Чего вы боитесь лично больше всего?
— В первую очередь, конечно, я боюсь за близких. Это всегда первое, о чем я думаю. Я все время думаю о том, что есть люди, жизни которых необратимо изменились. Это люди в Украине, которые потеряли близких, здоровье, дом. Это люди в Израиле, которые потеряли близких, лишились жизни, чьи семьи были разрушены. Это люди, чьи дети или близкие находятся в заложниках или в плену на оккупированных территориях. С этой точки зрения для меня что Путин, что Хамас — это одно и то же. Я все время думаю о людях, находящихся в этих тяжелейших обстоятельствах, через которые невозможно перешагнуть.

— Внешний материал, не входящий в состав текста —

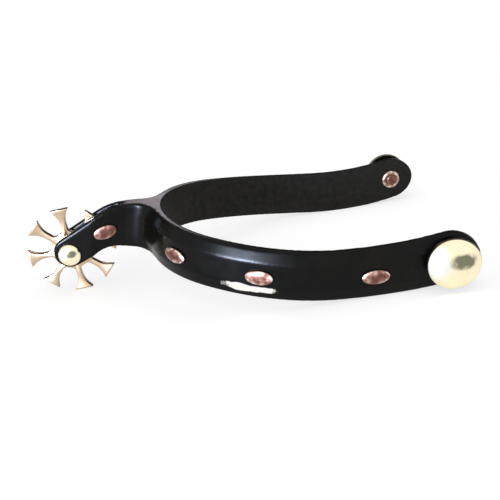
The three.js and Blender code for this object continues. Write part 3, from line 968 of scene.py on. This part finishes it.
def floor():
    """A plain pale table that glows faintly, so that it comes out nearly white."""
    size = FLOOR_HALF
    mesh = bpy.data.meshes.new("floor")
    corners = [(-size, -size, 0), (size, -size, 0), (size, size, 0), (-size, size, 0)]
    mesh.from_pydata(corners, [], [(0, 1, 2, 3)])
    plane = bpy.data.objects.new("floor", mesh)
    bpy.context.scene.collection.objects.link(plane)
    finish = Finish("pale_table")
    finish.set(Base_Color=FLOOR_GREY, Roughness=0.9, Specular_IOR_Level=0.1)
    finish.set(Emission_Color=(1.0, 1.0, 1.0), Emission_Strength=FLOOR_GLOW)
    plane.data.materials.append(finish.material)


def camera():
    data = bpy.data.cameras.new("camera")
    data.lens = CAMERA_LENS
    data.sensor_width = 36
    data.clip_start = 0.01
    data.clip_end = 100
    a, e = CAMERA_AZIMUTH, CAMERA_ELEVATION
    back = Vector((math.sin(a) * math.cos(e), -math.cos(a) * math.cos(e), math.sin(e)))
    eye = bpy.data.objects.new("camera", data)
    eye.location = CAMERA_TARGET + back * CAMERA_DISTANCE
    level = back.to_track_quat("Z", "Y").to_matrix().to_4x4()
    turn = level @ Matrix.Rotation(CAMERA_ROLL, 4, "Z")
    eye.rotation_mode = "QUATERNION"
    eye.rotation_quaternion = turn.to_quaternion()
    bpy.context.scene.collection.objects.link(eye)
    bpy.context.scene.camera = eye


# ------------------------------------------------------------------ the assembly


def add_piece(piece, finish, slot, body, *nodes):
    piece.data.materials.clear()
    piece.data.materials.append(finish)
    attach(piece, body)
    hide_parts(*nodes)


camera()
studio()
floor()

steel = black_steel()
bright = pale_brass()
sandy = rowel_brass()
reddish = copper()

add_piece(forging(), steel, "black_steel", "frame", "heel_band", "shank")
add_piece(rowel(), sandy, "rowel_brass", "rowel", "rowel")
pin, washer = rowel_pin()
add_piece(pin, bright, "pale_brass", "frame", "rowel_pin")
add_piece(washer, bright, "pale_brass", "frame", "rowel_pin_burr")
for node, oval in studs():
    add_piece(oval, reddish, "copper", "frame", node)
for side_name in ("near", "far"):
    button = strap_button(side_name)
    body = f"{side_name}_button"
    add_piece(button["cap"], bright, "pale_brass", body, f"{body}_cap")
    add_piece(button["back"], steel, "black_steel", body, f"{body}_back")
    add_piece(button["rivet"], reddish, "copper", body, f"{body}_rivet")
    add_piece(button["burr"], reddish, "copper", body, f"{body}_burr")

Никакая психотерапия, никакая религия, никакие утешения, никакие друзья, никакой новый прекрасный день не вернут тебе потерянных близких, покореженной жизни, оторванной ноги, потерянного здоровья. Я все время думаю о том, насколько это ужасно страшно. Мне страшно оказаться в такой ситуации, мне страшно за людей, которые уже там. Это тот самый современный мир, в котором мы оказались не только благодаря Путину и России, и он останется с нами уже навсегда.
О чем вы мечтаете?
— Ни о чем. Когда в твоей жизни все резко меняется и ты оказываешься в совершенно других обстоятельствах, твой горизонт планирования хорошо, если две недели. Нет, я ни о чем не мечтаю. Я хочу увидеть, как все это закончится, я хочу, чтобы у моей дочери все было хорошо, потому что у нее впереди еще целая жизнь. Пускай это будет моей мечтой.